I blame Katie Wood Ray.
My husband plays on a kickball team, and I went to watch his game this afternoon. Not a lot of people come out to spectate so I figured I wouldn’t really have anyone to talk to. Plus it's not really my scene - full of hipsters who talk loudly and wear wacky clothes while smoking cigarettes and drinking cheap beer. So I brought Study Driven with me to continue planning for the year – I figured I could read bits and pieces in between watching plays.
I’m finding the book pretty engrossing as I try to imagine how this will look in my own classroom. I read and underline, annotate and think, reread, reread, think some more. It’s a process.
But I also wanted to pay attention to the game at least to a point, so I was half listening to the commotion on the field. When something sounded important, I’d look up and pay attention for a minute, then back down to the book. I’m quiet when I watch sports by myself, not a lot of yelling or cheering, so I just watched and listened. A steady cycle and it was working pretty well.
Turned out I wasn’t the only spectator today. A handful of people from another team were maybe 15 feet away from me, also watching the game. I didn’t know any of them and I’d gotten there first, so I was aware of their presence but that was it. At one point, though, I realized that maybe I was being rude.
A friend of theirs was umping, and he called out to them and asked why they weren’t mingling. They called back that there was only one person to mingle with and she was busy studying. I kept reading.

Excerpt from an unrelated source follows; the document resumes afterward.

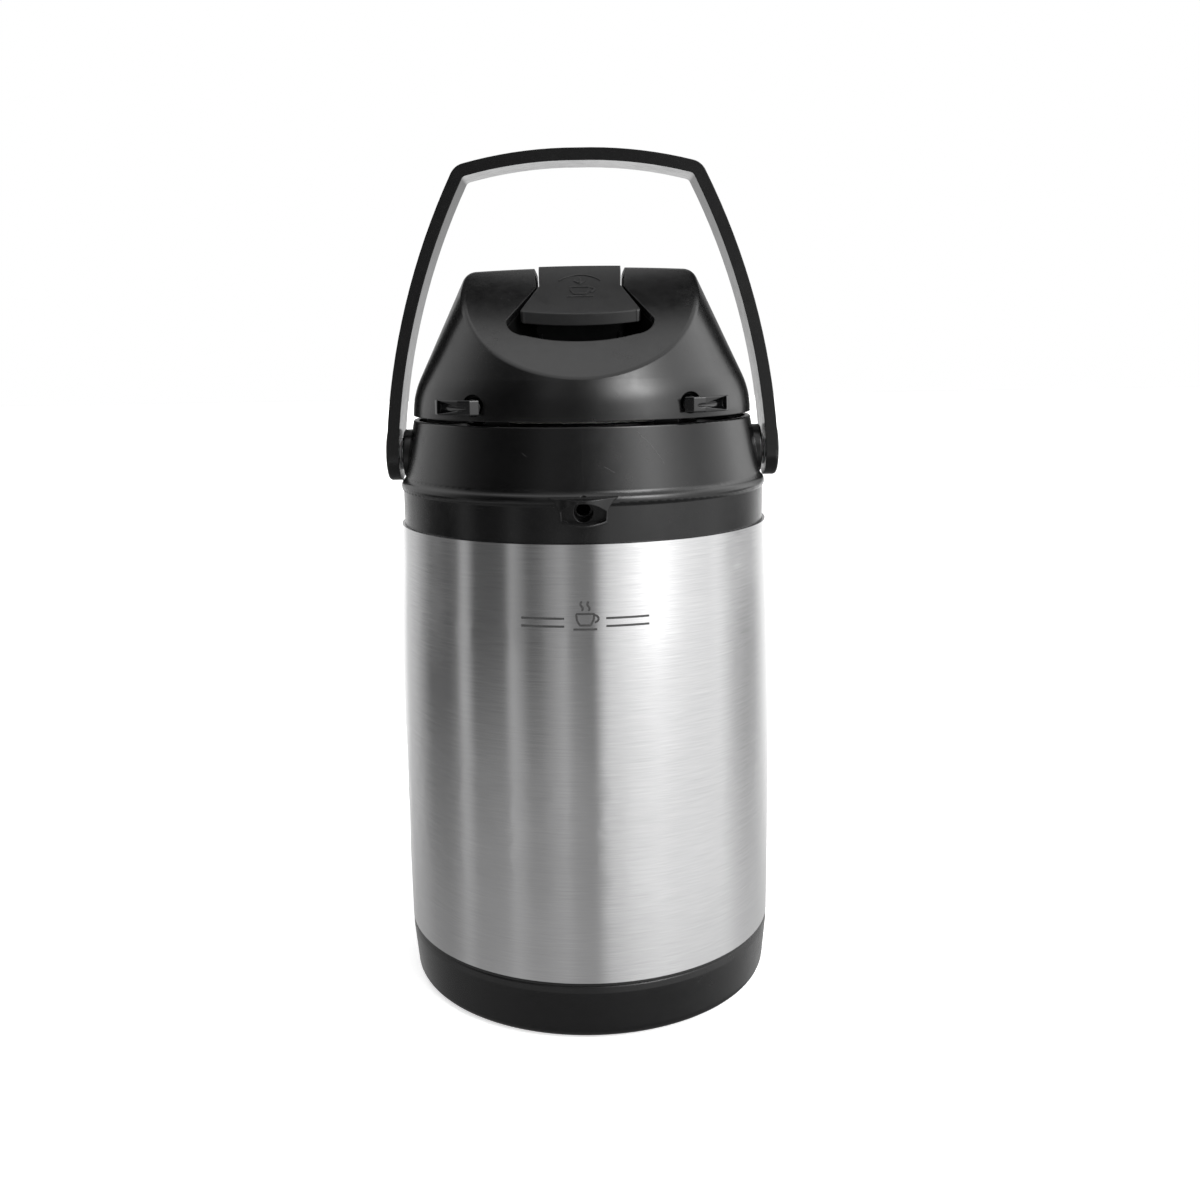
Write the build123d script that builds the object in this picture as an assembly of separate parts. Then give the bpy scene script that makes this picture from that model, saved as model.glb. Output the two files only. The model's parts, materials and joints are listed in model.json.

A minute later it sunk in – I was the person to whom they were referring. I wasn’t mingling. I was studying. Oh.
And then it felt too late to explain the whole teacher-on the verge of a new year and trying to avoid a nervous breakdown by being as prepared as possible thing. And then I felt rude for not talking to them and for not really cheering. And then I couldn’t think of a way to break the ice that I had apparently frozen myself (I’m actually kind of shy if I don’t feel comfortable in a situation). And then they wandered off. And then I kept on reading.
When I left, I gave my husband the rundown of what had happened in case he knew them or in case his team thought I’d been rude too; he didn’t, and didn’t think his team was upset, but still. I feel kinda bad.
Katie Wood Ray. Who knew she could cause so many problems?